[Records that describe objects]
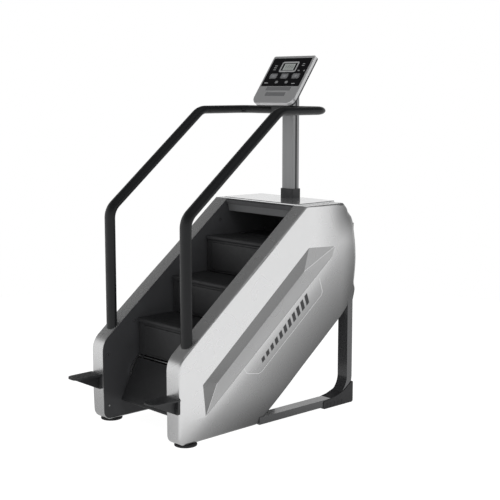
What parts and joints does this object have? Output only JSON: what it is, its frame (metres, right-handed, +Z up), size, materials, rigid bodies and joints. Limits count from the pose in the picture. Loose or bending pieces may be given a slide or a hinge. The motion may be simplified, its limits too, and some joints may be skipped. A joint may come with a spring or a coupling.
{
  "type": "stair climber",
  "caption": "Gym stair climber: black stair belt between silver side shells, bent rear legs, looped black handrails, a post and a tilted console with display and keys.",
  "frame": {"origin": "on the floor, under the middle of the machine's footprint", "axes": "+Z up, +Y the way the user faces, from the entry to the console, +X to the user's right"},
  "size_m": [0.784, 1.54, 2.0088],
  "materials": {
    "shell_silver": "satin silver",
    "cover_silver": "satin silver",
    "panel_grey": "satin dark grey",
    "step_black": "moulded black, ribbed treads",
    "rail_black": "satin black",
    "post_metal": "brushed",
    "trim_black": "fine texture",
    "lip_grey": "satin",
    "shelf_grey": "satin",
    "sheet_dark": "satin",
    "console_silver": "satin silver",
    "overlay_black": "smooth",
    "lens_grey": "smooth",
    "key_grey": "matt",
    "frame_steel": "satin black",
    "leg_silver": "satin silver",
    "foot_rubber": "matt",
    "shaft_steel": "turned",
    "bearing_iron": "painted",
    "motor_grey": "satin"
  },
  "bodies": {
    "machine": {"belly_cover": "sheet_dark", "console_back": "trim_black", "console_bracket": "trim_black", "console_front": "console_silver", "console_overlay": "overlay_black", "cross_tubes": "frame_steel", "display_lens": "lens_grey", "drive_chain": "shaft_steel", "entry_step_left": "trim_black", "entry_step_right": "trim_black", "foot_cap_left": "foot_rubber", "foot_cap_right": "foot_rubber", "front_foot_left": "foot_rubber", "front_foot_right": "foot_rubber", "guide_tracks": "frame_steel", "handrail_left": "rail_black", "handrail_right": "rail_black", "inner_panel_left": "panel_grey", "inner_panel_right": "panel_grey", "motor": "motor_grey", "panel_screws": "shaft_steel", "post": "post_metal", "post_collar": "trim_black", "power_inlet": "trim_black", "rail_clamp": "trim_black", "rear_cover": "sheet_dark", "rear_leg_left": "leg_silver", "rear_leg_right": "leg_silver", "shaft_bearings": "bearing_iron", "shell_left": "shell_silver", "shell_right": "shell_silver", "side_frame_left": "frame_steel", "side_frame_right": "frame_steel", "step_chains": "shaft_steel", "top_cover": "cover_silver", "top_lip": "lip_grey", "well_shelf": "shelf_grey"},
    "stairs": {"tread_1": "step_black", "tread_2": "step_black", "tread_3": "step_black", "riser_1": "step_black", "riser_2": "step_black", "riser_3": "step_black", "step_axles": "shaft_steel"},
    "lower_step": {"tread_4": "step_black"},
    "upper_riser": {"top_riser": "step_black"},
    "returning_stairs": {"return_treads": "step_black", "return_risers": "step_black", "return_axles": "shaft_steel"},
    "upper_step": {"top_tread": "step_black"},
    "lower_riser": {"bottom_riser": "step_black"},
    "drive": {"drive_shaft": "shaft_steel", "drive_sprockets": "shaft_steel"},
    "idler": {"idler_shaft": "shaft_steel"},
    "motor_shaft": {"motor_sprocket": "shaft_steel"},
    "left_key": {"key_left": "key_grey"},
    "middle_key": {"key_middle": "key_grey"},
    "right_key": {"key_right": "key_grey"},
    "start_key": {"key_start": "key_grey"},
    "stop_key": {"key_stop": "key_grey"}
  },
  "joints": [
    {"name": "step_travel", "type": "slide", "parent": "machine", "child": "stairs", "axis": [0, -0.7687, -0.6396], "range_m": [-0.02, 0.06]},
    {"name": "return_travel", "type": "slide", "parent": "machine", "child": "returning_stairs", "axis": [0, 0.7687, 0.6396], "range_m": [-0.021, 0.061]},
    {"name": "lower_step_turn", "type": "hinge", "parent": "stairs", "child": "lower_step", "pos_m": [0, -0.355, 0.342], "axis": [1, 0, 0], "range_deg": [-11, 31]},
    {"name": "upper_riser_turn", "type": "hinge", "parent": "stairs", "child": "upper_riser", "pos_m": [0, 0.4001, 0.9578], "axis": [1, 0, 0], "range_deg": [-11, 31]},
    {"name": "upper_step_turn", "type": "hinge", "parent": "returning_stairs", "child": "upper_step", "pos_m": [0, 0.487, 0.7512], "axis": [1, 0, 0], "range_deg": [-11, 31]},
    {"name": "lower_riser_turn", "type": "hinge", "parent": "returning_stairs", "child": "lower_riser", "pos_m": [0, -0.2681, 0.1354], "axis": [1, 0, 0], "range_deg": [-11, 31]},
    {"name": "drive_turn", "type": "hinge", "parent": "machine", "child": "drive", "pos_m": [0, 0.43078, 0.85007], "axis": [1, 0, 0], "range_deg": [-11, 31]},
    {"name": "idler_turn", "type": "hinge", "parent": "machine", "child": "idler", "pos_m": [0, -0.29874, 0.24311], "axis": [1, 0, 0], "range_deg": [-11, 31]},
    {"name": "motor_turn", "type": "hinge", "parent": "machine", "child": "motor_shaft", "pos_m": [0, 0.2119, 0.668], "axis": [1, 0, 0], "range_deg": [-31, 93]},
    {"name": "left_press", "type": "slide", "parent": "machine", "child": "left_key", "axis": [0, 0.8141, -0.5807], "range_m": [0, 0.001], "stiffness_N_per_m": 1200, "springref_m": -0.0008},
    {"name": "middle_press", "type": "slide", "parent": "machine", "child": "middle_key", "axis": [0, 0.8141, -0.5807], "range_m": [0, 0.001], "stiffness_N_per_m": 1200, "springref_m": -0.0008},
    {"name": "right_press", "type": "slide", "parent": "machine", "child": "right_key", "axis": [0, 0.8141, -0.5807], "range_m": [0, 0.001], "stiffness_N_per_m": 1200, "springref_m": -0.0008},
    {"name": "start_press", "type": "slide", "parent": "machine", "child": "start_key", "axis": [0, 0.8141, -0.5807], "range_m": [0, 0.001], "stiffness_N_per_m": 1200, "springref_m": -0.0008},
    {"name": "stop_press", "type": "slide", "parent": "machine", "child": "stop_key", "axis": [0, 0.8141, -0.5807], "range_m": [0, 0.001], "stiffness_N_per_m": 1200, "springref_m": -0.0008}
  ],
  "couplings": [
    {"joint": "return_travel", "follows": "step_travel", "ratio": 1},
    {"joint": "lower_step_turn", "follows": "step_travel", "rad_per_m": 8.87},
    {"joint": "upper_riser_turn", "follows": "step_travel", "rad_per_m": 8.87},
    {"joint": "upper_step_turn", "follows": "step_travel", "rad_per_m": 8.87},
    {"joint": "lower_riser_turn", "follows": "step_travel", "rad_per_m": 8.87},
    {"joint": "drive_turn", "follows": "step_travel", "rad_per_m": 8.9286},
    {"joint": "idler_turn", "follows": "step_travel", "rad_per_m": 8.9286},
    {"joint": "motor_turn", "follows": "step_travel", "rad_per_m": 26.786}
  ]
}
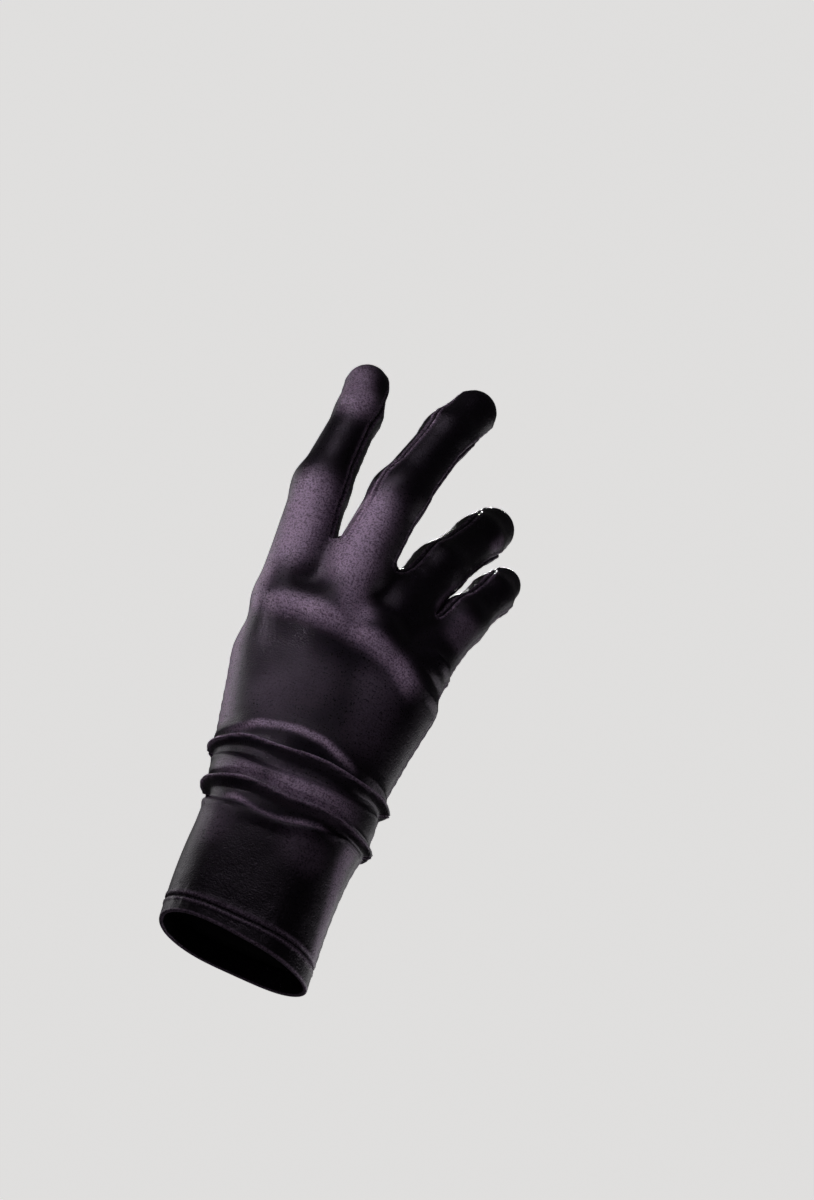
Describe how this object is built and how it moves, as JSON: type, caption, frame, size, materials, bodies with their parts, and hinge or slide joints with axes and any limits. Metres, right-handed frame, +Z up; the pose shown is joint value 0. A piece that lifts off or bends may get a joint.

[Given instruction] Go through the listing above and restate it word for word.

[Output for this exercise]
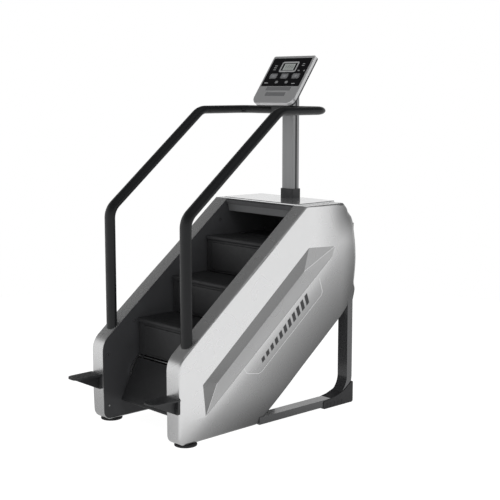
What parts and joints does this object have? Output only JSON: what it is, its frame (metres, right-handed, +Z up), size, materials, rigid bodies and joints. Limits count from the pose in the picture. Loose or bending pieces may be given a slide or a hinge. The motion may be simplified, its limits too, and some joints may be skipped. A joint may come with a spring or a coupling.
{
  "type": "stair climber",
  "caption": "Gym stair climber: black stair belt between silver side shells, bent rear legs, looped black handrails, a post and a tilted console with display and keys.",
  "frame": {"origin": "on the floor, under the middle of the machine's footprint", "axes": "+Z up, +Y the way the user faces, from the entry to the console, +X to the user's right"},
  "size_m": [0.784, 1.54, 2.0088],
  "materials": {
    "shell_silver": "satin silver",
    "cover_silver": "satin silver",
    "panel_grey": "satin dark grey",
    "step_black": "moulded black, ribbed treads",
    "rail_black": "satin black",
    "post_metal": "brushed",
    "trim_black": "fine texture",
    "lip_grey": "satin",
    "shelf_grey": "satin",
    "sheet_dark": "satin",
    "console_silver": "satin silver",
    "overlay_black": "smooth",
    "lens_grey": "smooth",
    "key_grey": "matt",
    "frame_steel": "satin black",
    "leg_silver": "satin silver",
    "foot_rubber": "matt",
    "shaft_steel": "turned",
    "bearing_iron": "painted",
    "motor_grey": "satin"
  },
  "bodies": {
    "machine": {"belly_cover": "sheet_dark", "console_back": "trim_black", "console_bracket": "trim_black", "console_front": "console_silver", "console_overlay": "overlay_black", "cross_tubes": "frame_steel", "display_lens": "lens_grey", "drive_chain": "shaft_steel", "entry_step_left": "trim_black", "entry_step_right": "trim_black", "foot_cap_left": "foot_rubber", "foot_cap_right": "foot_rubber", "front_foot_left": "foot_rubber", "front_foot_right": "foot_rubber", "guide_tracks": "frame_steel", "handrail_left": "rail_black", "handrail_right": "rail_black", "inner_panel_left": "panel_grey", "inner_panel_right": "panel_grey", "motor": "motor_grey", "panel_screws": "shaft_steel", "post": "post_metal", "post_collar": "trim_black", "power_inlet": "trim_black", "rail_clamp": "trim_black", "rear_cover": "sheet_dark", "rear_leg_left": "leg_silver", "rear_leg_right": "leg_silver", "shaft_bearings": "bearing_iron", "shell_left": "shell_silver", "shell_right": "shell_silver", "side_frame_left": "frame_steel", "side_frame_right": "frame_steel", "step_chains": "shaft_steel", "top_cover": "cover_silver", "top_lip": "lip_grey", "well_shelf": "shelf_grey"},
    "stairs": {"tread_1": "step_black", "tread_2": "step_black", "tread_3": "step_black", "riser_1": "step_black", "riser_2": "step_black", "riser_3": "step_black", "step_axles": "shaft_steel"},
    "lower_step": {"tread_4": "step_black"},
    "upper_riser": {"top_riser": "step_black"},
    "returning_stairs": {"return_treads": "step_black", "return_risers": "step_black", "return_axles": "shaft_steel"},
    "upper_step": {"top_tread": "step_black"},
    "lower_riser": {"bottom_riser": "step_black"},
    "drive": {"drive_shaft": "shaft_steel", "drive_sprockets": "shaft_steel"},
    "idler": {"idler_shaft": "shaft_steel"},
    "motor_shaft": {"motor_sprocket": "shaft_steel"},
    "left_key": {"key_left": "key_grey"},
    "middle_key": {"key_middle": "key_grey"},
    "right_key": {"key_right": "key_grey"},
    "start_key": {"key_start": "key_grey"},
    "stop_key": {"key_stop": "key_grey"}
  },
  "joints": [
    {"name": "step_travel", "type": "slide", "parent": "machine", "child": "stairs", "axis": [0, -0.7687, -0.6396], "range_m": [-0.02, 0.06]},
    {"name": "return_travel", "type": "slide", "parent": "machine", "child": "returning_stairs", "axis": [0, 0.7687, 0.6396], "range_m": [-0.021, 0.061]},
    {"name": "lower_step_turn", "type": "hinge", "parent": "stairs", "child": "lower_step", "pos_m": [0, -0.355, 0.342], "axis": [1, 0, 0], "range_deg": [-11, 31]},
    {"name": "upper_riser_turn", "type": "hinge", "parent": "stairs", "child": "upper_riser", "pos_m": [0, 0.4001, 0.9578], "axis": [1, 0, 0], "range_deg": [-11, 31]},
    {"name": "upper_step_turn", "type": "hinge", "parent": "returning_stairs", "child": "upper_step", "pos_m": [0, 0.487, 0.7512], "axis": [1, 0, 0], "range_deg": [-11, 31]},
    {"name": "lower_riser_turn", "type": "hinge", "parent": "returning_stairs", "child": "lower_riser", "pos_m": [0, -0.2681, 0.1354], "axis": [1, 0, 0], "range_deg": [-11, 31]},
    {"name": "drive_turn", "type": "hinge", "parent": "machine", "child": "drive", "pos_m": [0, 0.43078, 0.85007], "axis": [1, 0, 0], "range_deg": [-11, 31]},
    {"name": "idler_turn", "type": "hinge", "parent": "machine", "child": "idler", "pos_m": [0, -0.29874, 0.24311], "axis": [1, 0, 0], "range_deg": [-11, 31]},
    {"name": "motor_turn", "type": "hinge", "parent": "machine", "child": "motor_shaft", "pos_m": [0, 0.2119, 0.668], "axis": [1, 0, 0], "range_deg": [-31, 93]},
    {"name": "left_press", "type": "slide", "parent": "machine", "child": "left_key", "axis": [0, 0.8141, -0.5807], "range_m": [0, 0.001], "stiffness_N_per_m": 1200, "springref_m": -0.0008},
    {"name": "middle_press", "type": "slide", "parent": "machine", "child": "middle_key", "axis": [0, 0.8141, -0.5807], "range_m": [0, 0.001], "stiffness_N_per_m": 1200, "springref_m": -0.0008},
    {"name": "right_press", "type": "slide", "parent": "machine", "child": "right_key", "axis": [0, 0.8141, -0.5807], "range_m": [0, 0.001], "stiffness_N_per_m": 1200, "springref_m": -0.0008},
    {"name": "start_press", "type": "slide", "parent": "machine", "child": "start_key", "axis": [0, 0.8141, -0.5807], "range_m": [0, 0.001], "stiffness_N_per_m": 1200, "springref_m": -0.0008},
    {"name": "stop_press", "type": "slide", "parent": "machine", "child": "stop_key", "axis": [0, 0.8141, -0.5807], "range_m": [0, 0.001], "stiffness_N_per_m": 1200, "springref_m": -0.0008}
  ],
  "couplings": [
    {"joint": "return_travel", "follows": "step_travel", "ratio": 1},
    {"joint": "lower_step_turn", "follows": "step_travel", "rad_per_m": 8.87},
    {"joint": "upper_riser_turn", "follows": "step_travel", "rad_per_m": 8.87},
    {"joint": "upper_step_turn", "follows": "step_travel", "rad_per_m": 8.87},
    {"joint": "lower_riser_turn", "follows": "step_travel", "rad_per_m": 8.87},
    {"joint": "drive_turn", "follows": "step_travel", "rad_per_m": 8.9286},
    {"joint": "idler_turn", "follows": "step_travel", "rad_per_m": 8.9286},
    {"joint": "motor_turn", "follows": "step_travel", "rad_per_m": 26.786}
  ]
}
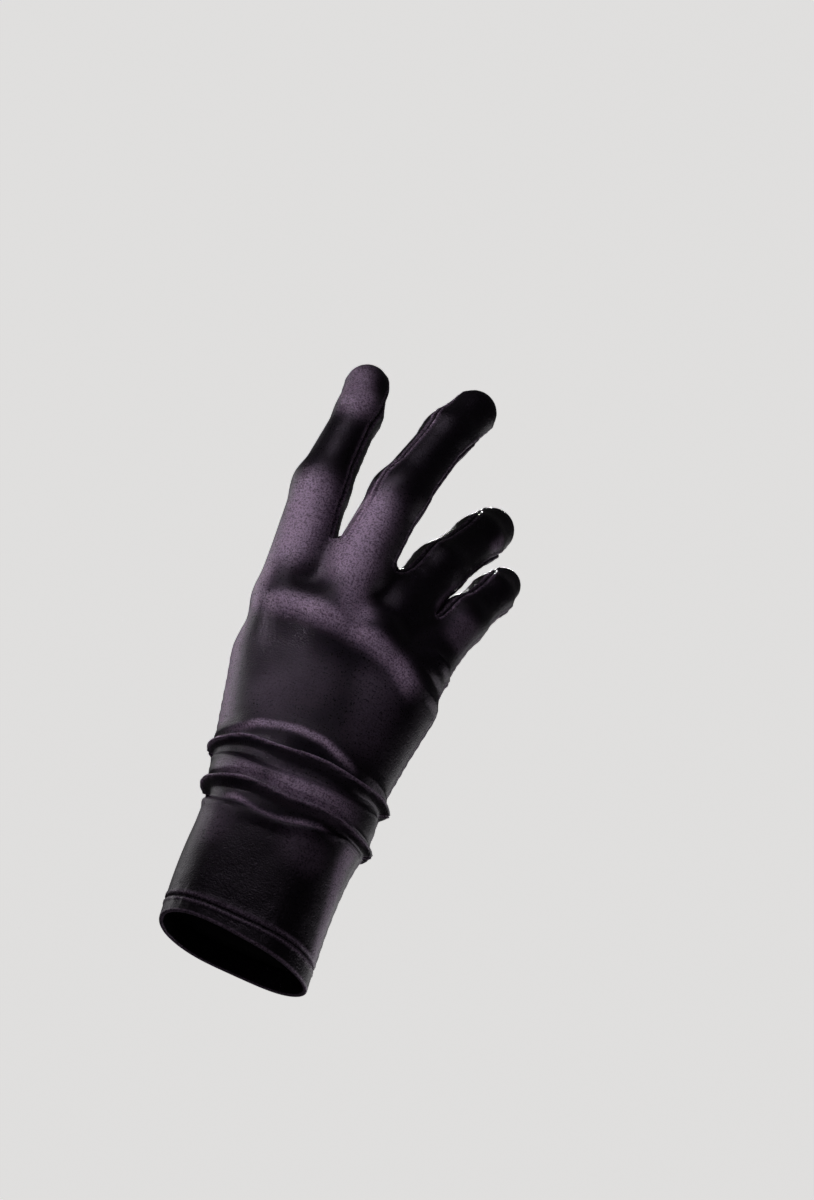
Describe how this object is built and how it moves, as JSON: type, caption, frame, size, materials, bodies with their parts, and hinge or slide joints with axes and any limits. Metres, right-handed frame, +Z up; the pose shown is joint value 0. A piece that lifts off or bends may get a joint.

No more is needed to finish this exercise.